Extract every line of the material below and reproduce it faithfully.
** start DATA SHOWN **
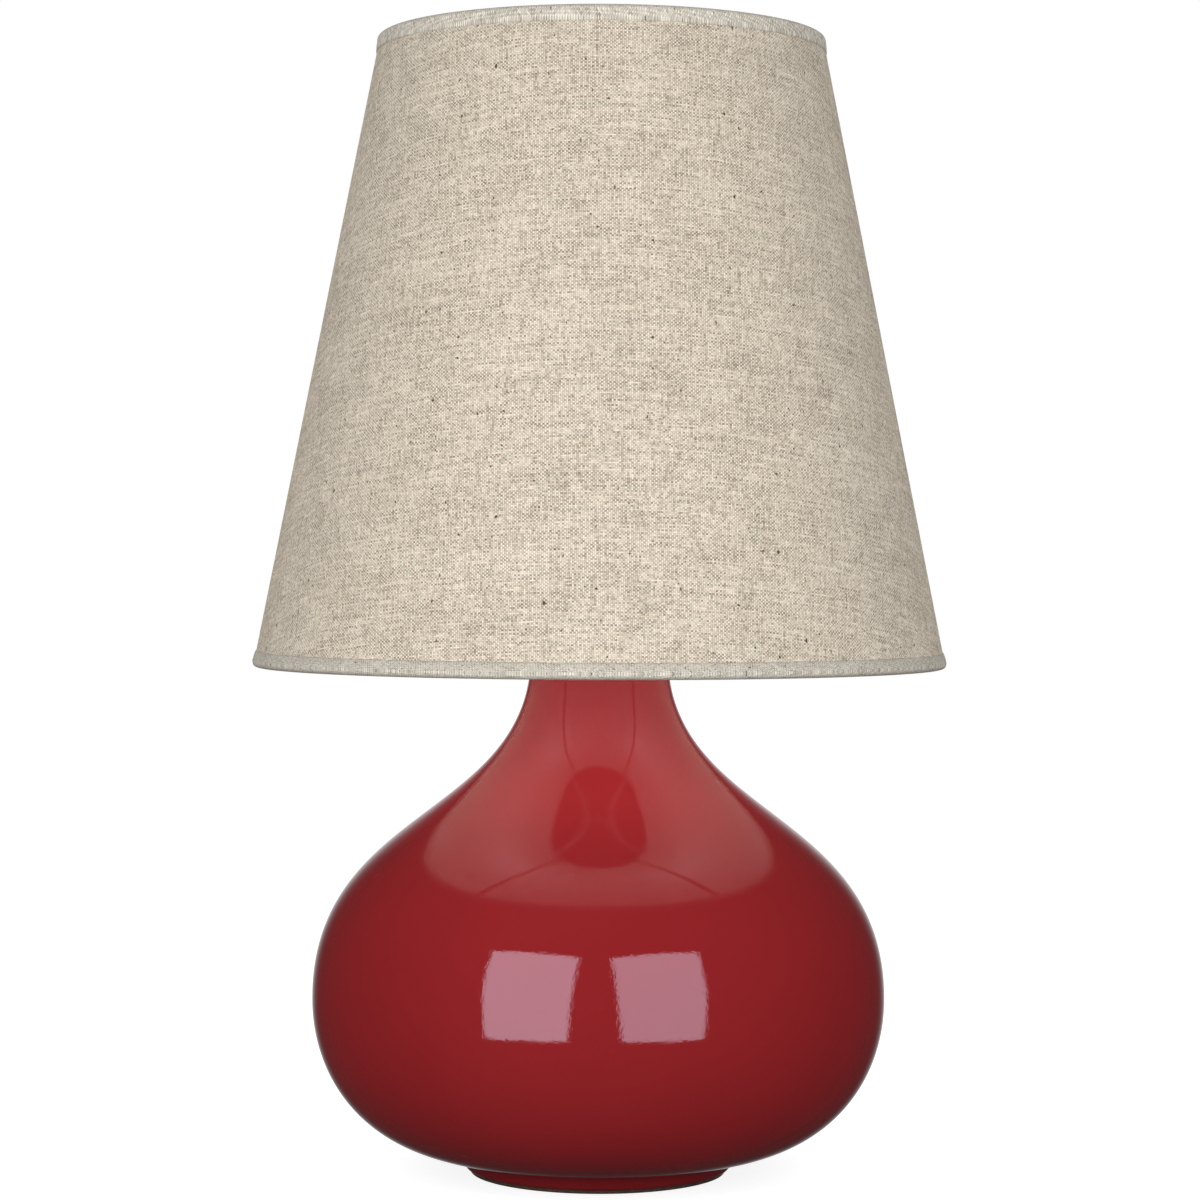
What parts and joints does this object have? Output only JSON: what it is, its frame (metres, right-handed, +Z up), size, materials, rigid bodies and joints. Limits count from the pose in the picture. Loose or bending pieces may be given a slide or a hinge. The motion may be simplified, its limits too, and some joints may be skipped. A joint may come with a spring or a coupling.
{
  "type": "table lamp",
  "caption": "Table lamp with a glazed ceramic onion-shaped gourd base, a tapered linen shade on a harp, a turn-knob socket and a screw-in bulb.",
  "frame": {"origin": "centre of the felt on the table, under the lamp's axis", "axes": "+Z up along the lamp's axis, -Y towards the front with the switch knob, +Y towards the cord inlet"},
  "size_m": [0.3708, 0.3708, 0.607],
  "materials": {
    "red_glaze": "glossy transparent glaze over a wine-red body, soft at the foot",
    "linen": "oatmeal linen, plain weave with slubs",
    "trim_tape": "bias-cut tape, fine twill look",
    "shade_lining": "smooth cream sheet",
    "white_wire": "off-white coated wire",
    "brass": "polished and lacquered",
    "steel": "zinc plated",
    "rubber": "plain black",
    "felt": "brown pressed felt",
    "black_plastic": "moulded, fine grain",
    "phenolic": "dark moulded block",
    "fibre": "brown insulating fibre",
    "bulb_metal": "rolled thread shell",
    "bulb_glass": "frosted white",
    "black_glass": "opaque insulating glass"
  },
  "bodies": {
    "base": {"felt_pad": "felt", "ceramic_body": "red_glaze", "cord_bushing": "black_plastic", "threaded_pipe": "steel", "rubber_washer": "rubber", "bottom_washer": "steel", "lock_washer": "steel", "bottom_nut": "steel", "vase_cap": "brass", "neck_spool": "brass", "harp_saddle": "brass", "saddle_nut": "brass", "socket_cap": "brass", "set_screw": "steel", "socket_shell": "brass", "socket_sleeve": "fibre", "socket_body": "phenolic", "screw_shell": "bulb_metal", "centre_contact": "brass", "terminal_screws": "brass"},
    "switch": {"switch_shaft": "brass", "switch_knob": "black_plastic"},
    "bulb": {"bulb_glass": "bulb_glass", "bulb_base": "bulb_metal", "bulb_insulator": "black_glass", "bulb_contact": "steel"},
    "harp": {"harp_wire": "brass"},
    "left_ferrule": {"ferrule_left": "brass"},
    "right_ferrule": {"ferrule_right": "brass"},
    "stud": {"harp_stud": "brass"},
    "shade": {"spider_hub": "white_wire", "spider_arms": "white_wire", "top_ring": "white_wire", "bottom_ring": "white_wire", "shade_liner": "shade_lining", "shade_cloth": "linen", "top_trim": "trim_tape", "bottom_trim": "trim_tape"},
    "finial": {"finial": "brass"}
  },
  "joints": [
    {"name": "switch_turn", "type": "hinge", "parent": "base", "child": "switch", "pos_m": [0, -0.021, 0.3321], "axis": [0, -1, 0], "continuous": true},
    {"name": "bulb_lift", "type": "slide", "parent": "base", "child": "bulb", "axis": [0, 0, 1], "range_m": [0, 0.03]},
    {"name": "harp_lift", "type": "slide", "parent": "base", "child": "harp", "axis": [0, 0, 1], "range_m": [0, 0.05]},
    {"name": "left_ferrule_lift", "type": "slide", "parent": "harp", "child": "left_ferrule", "axis": [0, 0, 1], "range_m": [0, 0.012]},
    {"name": "right_ferrule_lift", "type": "slide", "parent": "harp", "child": "right_ferrule", "axis": [0, 0, 1], "range_m": [0, 0.012]},
    {"name": "shade_swivel", "type": "hinge", "parent": "harp", "child": "stud", "pos_m": [0, 0, 0.5675], "axis": [0, 0, 1], "continuous": true},
    {"name": "shade_lift", "type": "slide", "parent": "stud", "child": "shade", "axis": [0, 0, 1], "range_m": [0, 0.33]},
    {"name": "finial_lift", "type": "slide", "parent": "shade", "child": "finial", "axis": [0, 0, 1], "range_m": [0, 0.03]}
  ]
}
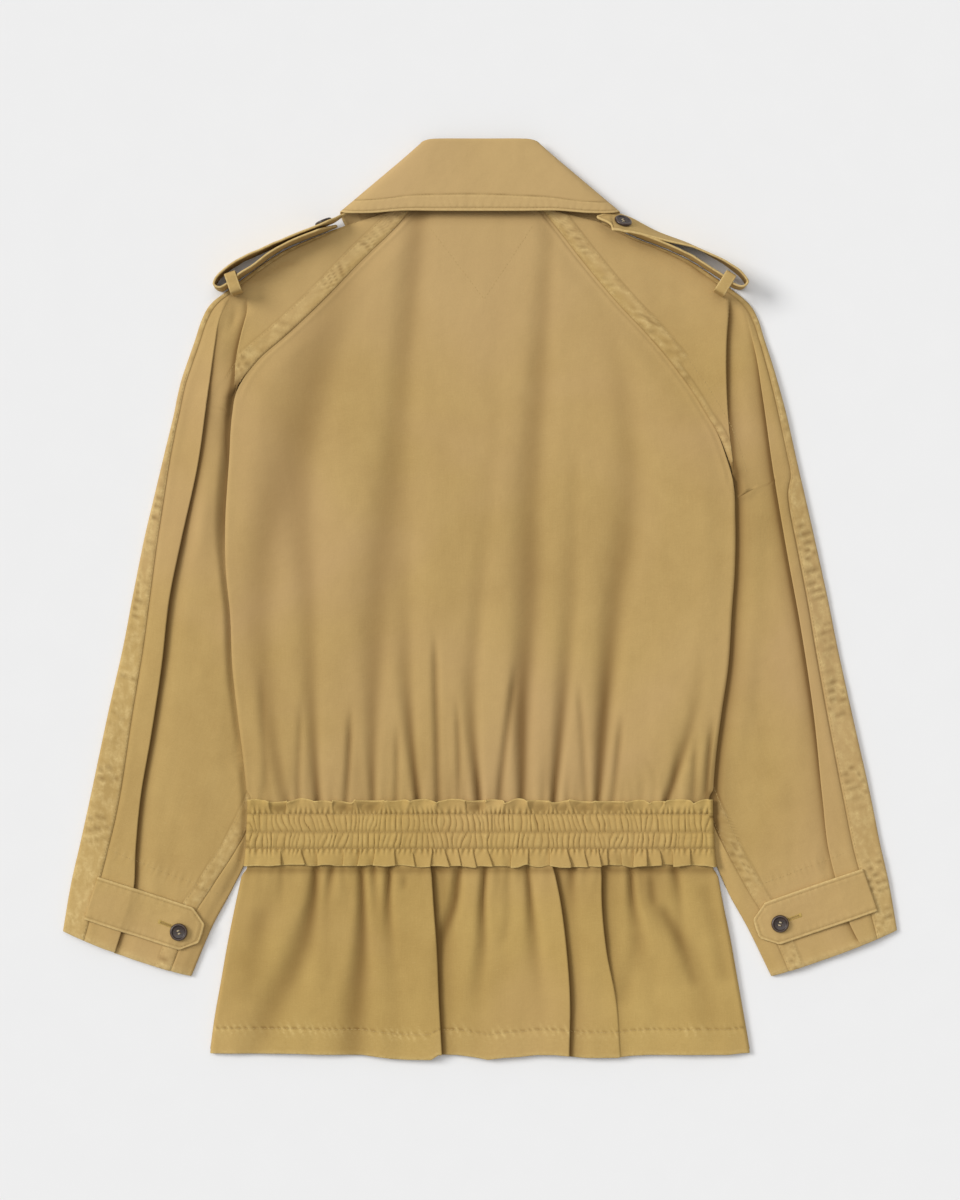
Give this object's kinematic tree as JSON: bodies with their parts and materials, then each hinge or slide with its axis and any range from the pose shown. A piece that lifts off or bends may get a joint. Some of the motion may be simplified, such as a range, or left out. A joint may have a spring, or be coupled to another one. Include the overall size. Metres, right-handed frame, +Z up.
{
  "type": "trench coat",
  "caption": "Short trench coat laid flat, back up: raglan sleeves, folded collar, shoulder straps, gathered elastic waist, flared peplum and buttoned cuff tabs.",
  "frame": {"origin": "middle of the footprint, on the surface the coat lies on", "axes": "+Z up from the surface, +Y from hem to collar, +X towards the wearer's right; the back faces up"},
  "size_m": [0.7106, 0.7819, 0.0287],
  "materials": {
    "cotton_twill": "matte",
    "button_brown": "satin"
  },
  "bodies": {
    "root": {"back_panel": "cotton_twill", "front_panel_left": "cotton_twill", "front_panel_right": "cotton_twill", "sleeve_back_left": "cotton_twill", "sleeve_back_right": "cotton_twill", "sleeve_front_left": "cotton_twill", "sleeve_front_right": "cotton_twill", "waist_casing_back": "cotton_twill", "waist_casing_front_left": "cotton_twill", "waist_casing_front_right": "cotton_twill", "peplum_back": "cotton_twill", "peplum_front_left": "cotton_twill", "peplum_front_right": "cotton_twill", "collar_fall": "cotton_twill", "collar_stand": "cotton_twill", "epaulette_left": "cotton_twill", "epaulette_right": "cotton_twill", "epaulette_keeper_left": "cotton_twill", "epaulette_keeper_right": "cotton_twill", "cuff_tab_left": "cotton_twill", "cuff_tab_right": "cotton_twill", "epaulette_button_left": "button_brown", "epaulette_button_right": "button_brown", "cuff_button_left": "button_brown", "cuff_button_right": "button_brown"}
  },
  "joints": []
}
** end DATA SHOWN **
• [OUTPUT FOR THIS TASK]:
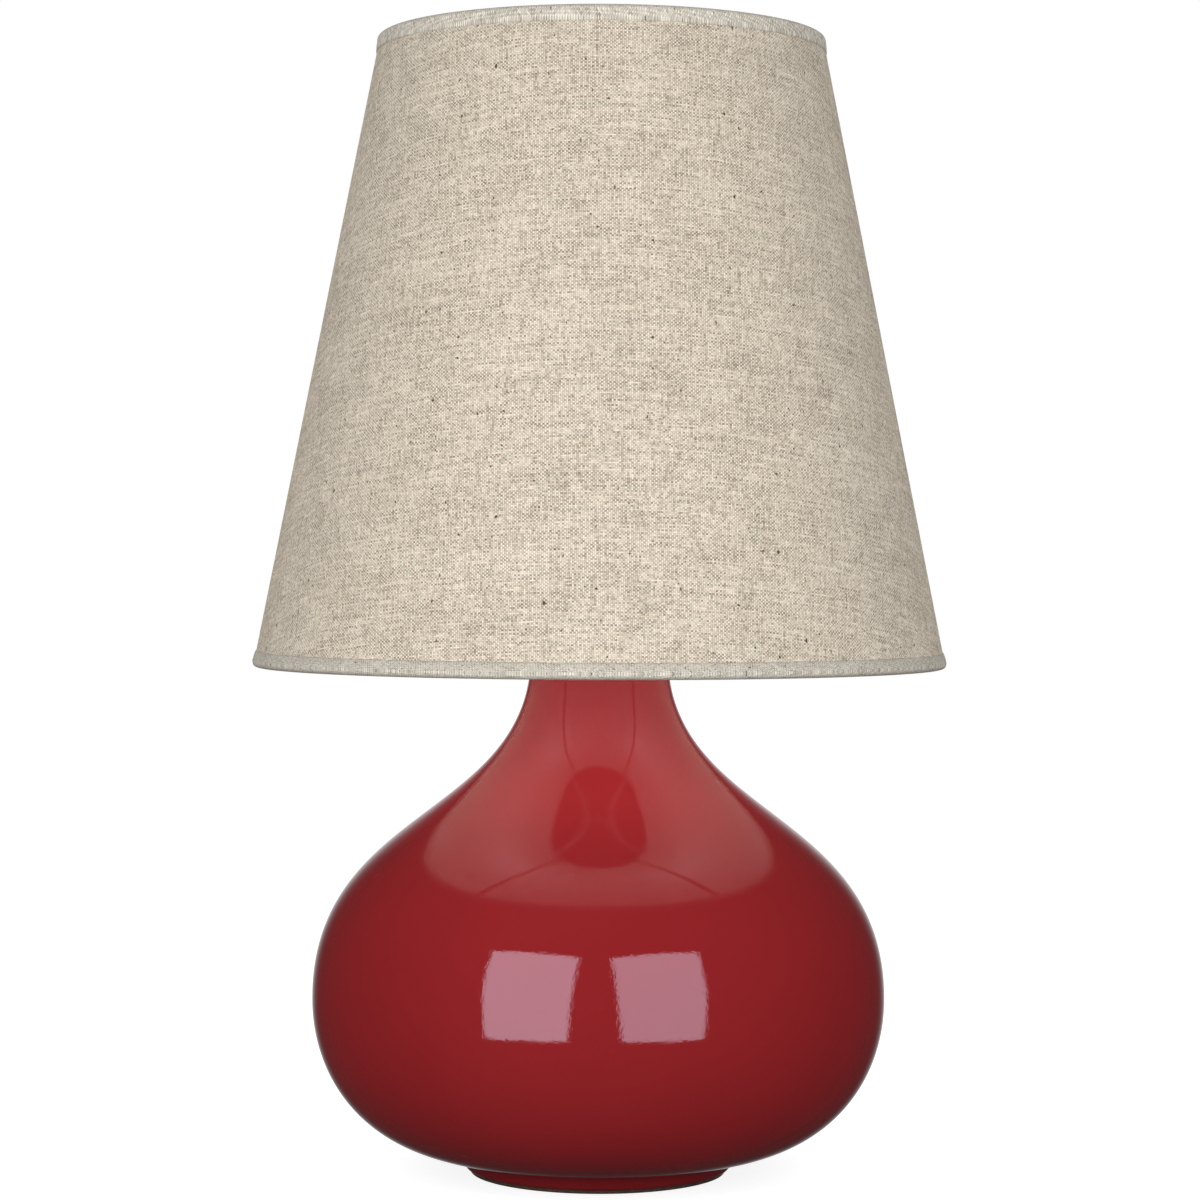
What parts and joints does this object have? Output only JSON: what it is, its frame (metres, right-handed, +Z up), size, materials, rigid bodies and joints. Limits count from the pose in the picture. Loose or bending pieces may be given a slide or a hinge. The motion may be simplified, its limits too, and some joints may be skipped. A joint may come with a spring or a coupling.
{
  "type": "table lamp",
  "caption": "Table lamp with a glazed ceramic onion-shaped gourd base, a tapered linen shade on a harp, a turn-knob socket and a screw-in bulb.",
  "frame": {"origin": "centre of the felt on the table, under the lamp's axis", "axes": "+Z up along the lamp's axis, -Y towards the front with the switch knob, +Y towards the cord inlet"},
  "size_m": [0.3708, 0.3708, 0.607],
  "materials": {
    "red_glaze": "glossy transparent glaze over a wine-red body, soft at the foot",
    "linen": "oatmeal linen, plain weave with slubs",
    "trim_tape": "bias-cut tape, fine twill look",
    "shade_lining": "smooth cream sheet",
    "white_wire": "off-white coated wire",
    "brass": "polished and lacquered",
    "steel": "zinc plated",
    "rubber": "plain black",
    "felt": "brown pressed felt",
    "black_plastic": "moulded, fine grain",
    "phenolic": "dark moulded block",
    "fibre": "brown insulating fibre",
    "bulb_metal": "rolled thread shell",
    "bulb_glass": "frosted white",
    "black_glass": "opaque insulating glass"
  },
  "bodies": {
    "base": {"felt_pad": "felt", "ceramic_body": "red_glaze", "cord_bushing": "black_plastic", "threaded_pipe": "steel", "rubber_washer": "rubber", "bottom_washer": "steel", "lock_washer": "steel", "bottom_nut": "steel", "vase_cap": "brass", "neck_spool": "brass", "harp_saddle": "brass", "saddle_nut": "brass", "socket_cap": "brass", "set_screw": "steel", "socket_shell": "brass", "socket_sleeve": "fibre", "socket_body": "phenolic", "screw_shell": "bulb_metal", "centre_contact": "brass", "terminal_screws": "brass"},
    "switch": {"switch_shaft": "brass", "switch_knob": "black_plastic"},
    "bulb": {"bulb_glass": "bulb_glass", "bulb_base": "bulb_metal", "bulb_insulator": "black_glass", "bulb_contact": "steel"},
    "harp": {"harp_wire": "brass"},
    "left_ferrule": {"ferrule_left": "brass"},
    "right_ferrule": {"ferrule_right": "brass"},
    "stud": {"harp_stud": "brass"},
    "shade": {"spider_hub": "white_wire", "spider_arms": "white_wire", "top_ring": "white_wire", "bottom_ring": "white_wire", "shade_liner": "shade_lining", "shade_cloth": "linen", "top_trim": "trim_tape", "bottom_trim": "trim_tape"},
    "finial": {"finial": "brass"}
  },
  "joints": [
    {"name": "switch_turn", "type": "hinge", "parent": "base", "child": "switch", "pos_m": [0, -0.021, 0.3321], "axis": [0, -1, 0], "continuous": true},
    {"name": "bulb_lift", "type": "slide", "parent": "base", "child": "bulb", "axis": [0, 0, 1], "range_m": [0, 0.03]},
    {"name": "harp_lift", "type": "slide", "parent": "base", "child": "harp", "axis": [0, 0, 1], "range_m": [0, 0.05]},
    {"name": "left_ferrule_lift", "type": "slide", "parent": "harp", "child": "left_ferrule", "axis": [0, 0, 1], "range_m": [0, 0.012]},
    {"name": "right_ferrule_lift", "type": "slide", "parent": "harp", "child": "right_ferrule", "axis": [0, 0, 1], "range_m": [0, 0.012]},
    {"name": "shade_swivel", "type": "hinge", "parent": "harp", "child": "stud", "pos_m": [0, 0, 0.5675], "axis": [0, 0, 1], "continuous": true},
    {"name": "shade_lift", "type": "slide", "parent": "stud", "child": "shade", "axis": [0, 0, 1], "range_m": [0, 0.33]},
    {"name": "finial_lift", "type": "slide", "parent": "shade", "child": "finial", "axis": [0, 0, 1], "range_m": [0, 0.03]}
  ]
}
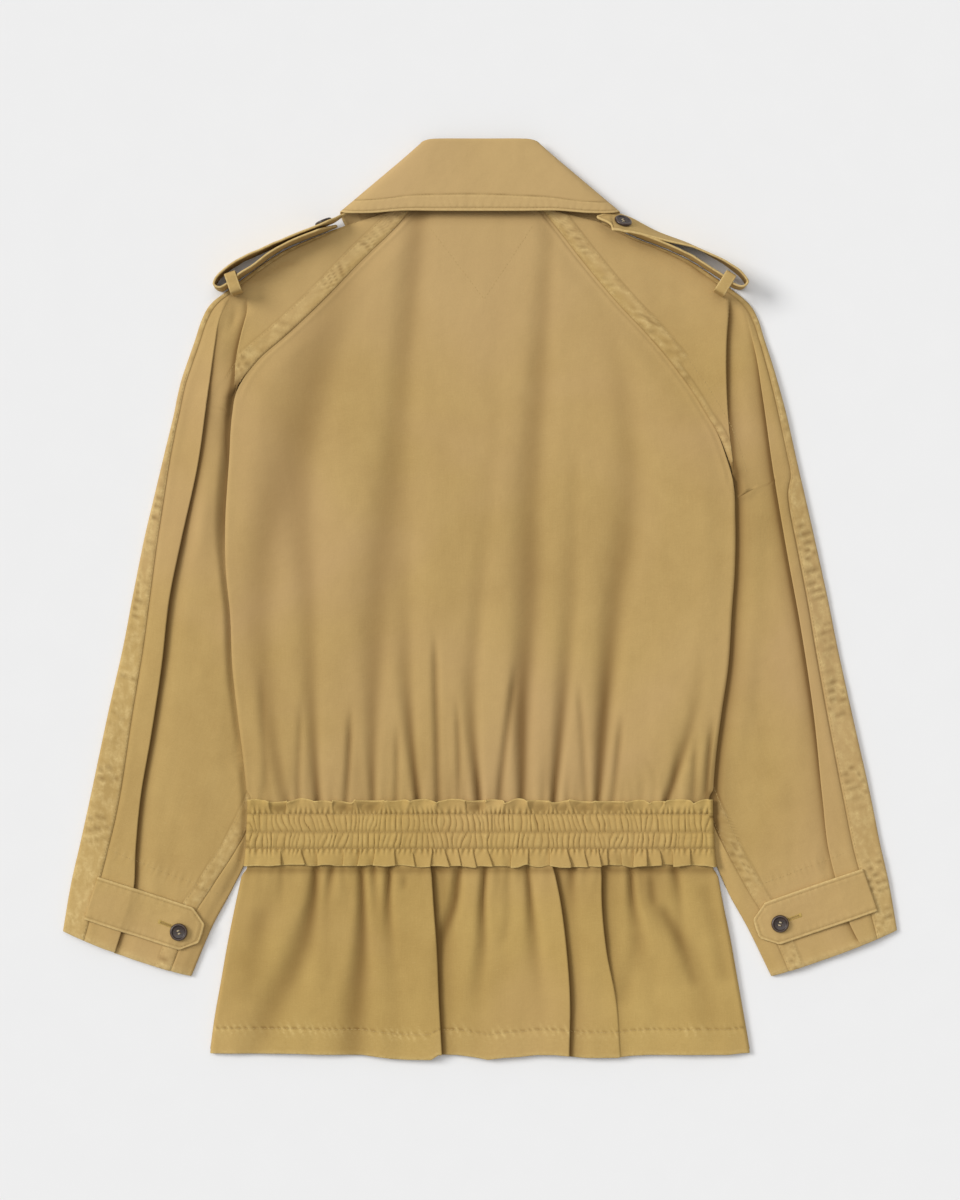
Give this object's kinematic tree as JSON: bodies with their parts and materials, then each hinge or slide with its axis and any range from the pose shown. A piece that lifts off or bends may get a joint. Some of the motion may be simplified, such as a range, or left out. A joint may have a spring, or be coupled to another one. Include the overall size. Metres, right-handed frame, +Z up.
{
  "type": "trench coat",
  "caption": "Short trench coat laid flat, back up: raglan sleeves, folded collar, shoulder straps, gathered elastic waist, flared peplum and buttoned cuff tabs.",
  "frame": {"origin": "middle of the footprint, on the surface the coat lies on", "axes": "+Z up from the surface, +Y from hem to collar, +X towards the wearer's right; the back faces up"},
  "size_m": [0.7106, 0.7819, 0.0287],
  "materials": {
    "cotton_twill": "matte",
    "button_brown": "satin"
  },
  "bodies": {
    "root": {"back_panel": "cotton_twill", "front_panel_left": "cotton_twill", "front_panel_right": "cotton_twill", "sleeve_back_left": "cotton_twill", "sleeve_back_right": "cotton_twill", "sleeve_front_left": "cotton_twill", "sleeve_front_right": "cotton_twill", "waist_casing_back": "cotton_twill", "waist_casing_front_left": "cotton_twill", "waist_casing_front_right": "cotton_twill", "peplum_back": "cotton_twill", "peplum_front_left": "cotton_twill", "peplum_front_right": "cotton_twill", "collar_fall": "cotton_twill", "collar_stand": "cotton_twill", "epaulette_left": "cotton_twill", "epaulette_right": "cotton_twill", "epaulette_keeper_left": "cotton_twill", "epaulette_keeper_right": "cotton_twill", "cuff_tab_left": "cotton_twill", "cuff_tab_right": "cotton_twill", "epaulette_button_left": "button_brown", "epaulette_button_right": "button_brown", "cuff_button_left": "button_brown", "cuff_button_right": "button_brown"}
  },
  "joints": []
}